When I blogged about my big wake up to the independence movement, I said that my story started the morning after Brexit, but actually that’s not true. It started the night before the vote, in Penarth town centre at about 11pm. I’ll tell you about that later, which will involve a confession. But first…
If we look into the history of successful movements for social change we see several things. One is that change starts with grass roots action, with people like you and me standing up and saying ‘enough is enough, we dare to dream of a better future and we will make it happen’!
Another is that at the heart of almost all successful movements for progressive change what do you find? You find women.

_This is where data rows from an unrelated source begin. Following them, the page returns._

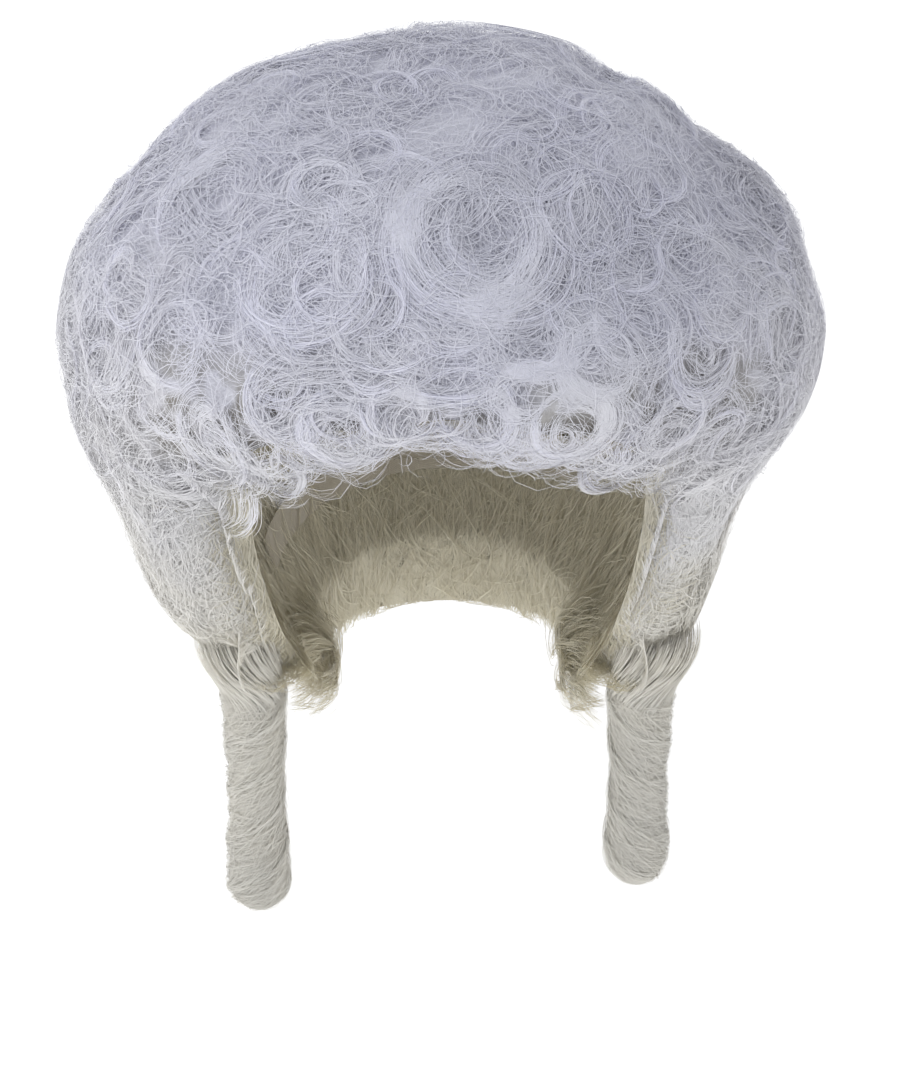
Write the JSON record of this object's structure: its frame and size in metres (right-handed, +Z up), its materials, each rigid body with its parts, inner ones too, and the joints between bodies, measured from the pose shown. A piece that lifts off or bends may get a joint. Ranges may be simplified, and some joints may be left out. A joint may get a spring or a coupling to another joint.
{
  "type": "costume wig",
  "caption": "Bouffant costume wig of loose white curls on a sewn net cap, with a long hanging ringlet at each temple.",
  "frame": {"origin": "centre of the head cavity, level with the brow, where the wearer's head holds the wig", "axes": "+Z up to the crown, the face opening looks along -Y, +X to the wearer's left"},
  "size_m": [0.2738, 0.2447, 0.34],
  "materials": {
    "hair": "soft synthetic fibre",
    "cap_net": "open mesh",
    "cap_band": "woven",
    "elastic": "woven elastic",
    "weft": "stitched",
    "stay": "smooth",
    "hook": "bright"
  },
  "bodies": {
    "wig": {"crown_hair": "hair", "front_center_hair": "hair", "upper_back_hair": "hair", "nape_hair": "hair", "front_hair_left": "hair", "front_hair_right": "hair", "upper_side_hair_left": "hair", "upper_side_hair_right": "hair", "upper_back_side_hair_left": "hair", "upper_back_side_hair_right": "hair", "temple_lock_left": "hair", "temple_lock_right": "hair", "lower_side_hair_left": "hair", "lower_side_hair_right": "hair", "lower_back_side_hair_left": "hair", "lower_back_side_hair_right": "hair", "crown_curl_large": "hair", "crown_curl_left": "hair", "crown_curl_right": "hair", "fringe_curl_center": "hair", "fringe_curl_left": "hair", "fringe_curl_right": "hair", "temple_curl_left": "hair", "temple_curl_right": "hair", "side_curl_left": "hair", "side_curl_right": "hair", "crown_net": "cap_net", "front_band": "cap_band", "nape_band": "cap_band", "center_back_ribbon": "elastic", "left_side_ribbon": "elastic", "left_back_ribbon": "elastic", "right_side_ribbon": "elastic", "right_back_ribbon": "elastic", "weft_track_1": "weft", "weft_track_2": "weft", "weft_track_3": "weft", "weft_track_4": "weft", "weft_track_5": "weft", "weft_track_6": "weft", "weft_track_7": "weft", "left_loop_tape": "elastic", "left_strap_sleeve": "elastic", "right_loop_tape": "elastic", "right_strap_sleeve": "elastic"},
    "left_ear_flap": {"left_ear_tab": "cap_band", "left_tab_stay": "stay"},
    "left_adjuster": {"left_adjuster_strap": "elastic", "left_adjuster_hook": "hook"},
    "left_knot": {"left_ringlet_knot": "weft"},
    "left_upper_ringlet": {"left_ringlet_upper": "hair"},
    "left_lower_ringlet": {"left_ringlet_lower": "hair"},
    "right_ear_flap": {"right_ear_tab": "cap_band", "right_tab_stay": "stay"},
    "right_adjuster": {"right_adjuster_strap": "elastic", "right_adjuster_hook": "hook"},
    "right_knot": {"right_ringlet_knot": "weft"},
    "right_upper_ringlet": {"right_ringlet_upper": "hair"},
    "right_lower_ringlet": {"right_ringlet_lower": "hair"}
  },
  "joints": [
    {"name": "left_ear_flap_fold", "type": "hinge", "parent": "wig", "child": "left_ear_flap", "pos_m": [0.07803, -0.01236, 0.00415], "axis": [0.098, 0.9952, 0], "range_deg": [0, 25]},
    {"name": "left_nape_adjust", "type": "hinge", "parent": "wig", "child": "left_adjuster", "pos_m": [0, 0.028, -0.066], "axis": [0, 0, 1], "range_deg": [-5, 9]},
    {"name": "left_ringlet_swing_forward", "type": "hinge", "parent": "wig", "child": "left_knot", "pos_m": [0.071, -0.027, -0.114], "axis": [-1, 0, 0], "range_deg": [-45, 60]},
    {"name": "left_ringlet_swing_out", "type": "hinge", "parent": "left_knot", "child": "left_upper_ringlet", "pos_m": [0.071, -0.027, -0.114], "axis": [0, -1, 0], "range_deg": [-15, 45]},
    {"name": "left_ringlet_bend", "type": "hinge", "parent": "left_upper_ringlet", "child": "left_lower_ringlet", "pos_m": [0.071, -0.027, -0.1601], "axis": [-1, 0, 0], "range_deg": [-25, 30]},
    {"name": "right_ear_flap_fold", "type": "hinge", "parent": "wig", "child": "right_ear_flap", "pos_m": [-0.07803, -0.01236, 0.00415], "axis": [0.098, -0.9952, 0], "range_deg": [0, 25]},
    {"name": "right_nape_adjust", "type": "hinge", "parent": "wig", "child": "right_adjuster", "pos_m": [0, 0.028, -0.066], "axis": [0, 0, -1], "range_deg": [-5, 9]},
    {"name": "right_ringlet_swing_forward", "type": "hinge", "parent": "wig", "child": "right_knot", "pos_m": [-0.071, -0.027, -0.114], "axis": [-1, 0, 0], "range_deg": [-45, 60]},
    {"name": "right_ringlet_swing_out", "type": "hinge", "parent": "right_knot", "child": "right_upper_ringlet", "pos_m": [-0.071, -0.027, -0.114], "axis": [0, 1, 0], "range_deg": [-15, 45]},
    {"name": "right_ringlet_bend", "type": "hinge", "parent": "right_upper_ringlet", "child": "right_lower_ringlet", "pos_m": [-0.071, -0.027, -0.1661], "axis": [-1, 0, 0], "range_deg": [-25, 30]}
  ]
}
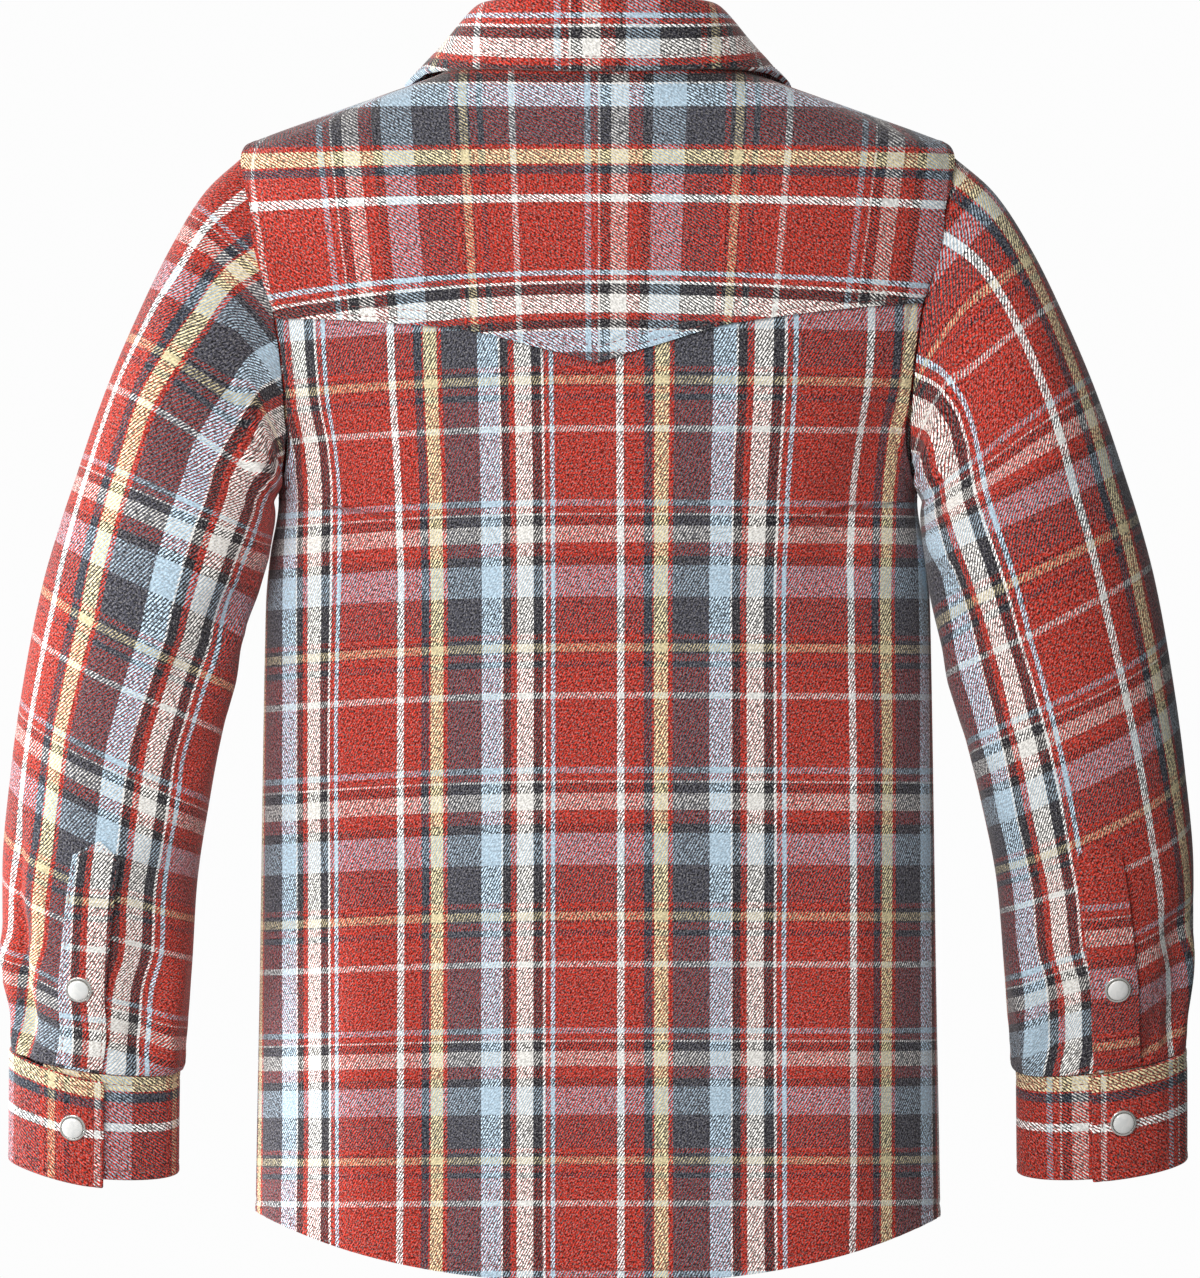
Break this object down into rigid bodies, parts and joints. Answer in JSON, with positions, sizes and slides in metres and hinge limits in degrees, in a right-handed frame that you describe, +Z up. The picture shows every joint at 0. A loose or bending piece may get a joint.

This is true of revolutions close to home and far away. From the declaration of Irish independence, to the Arab Spring, and today in Scotland (womenforindependence send their best wishes by the way) women are key to achieving change.
Why is this? I’ve got two reasons for you, I am sure there are many more. Firstly, movements are more effective when women are active within them, and secondly progressive change benefits women, it tends to be accompanied by an increase in equality. So it’s a win-win.
There are many reasons that Wales will be better off as an independent Nation. My friends today have mentioned a number of them. A free Wales would also benefit women inparticular, and a society that is fairer for women has better outcomes for everyone.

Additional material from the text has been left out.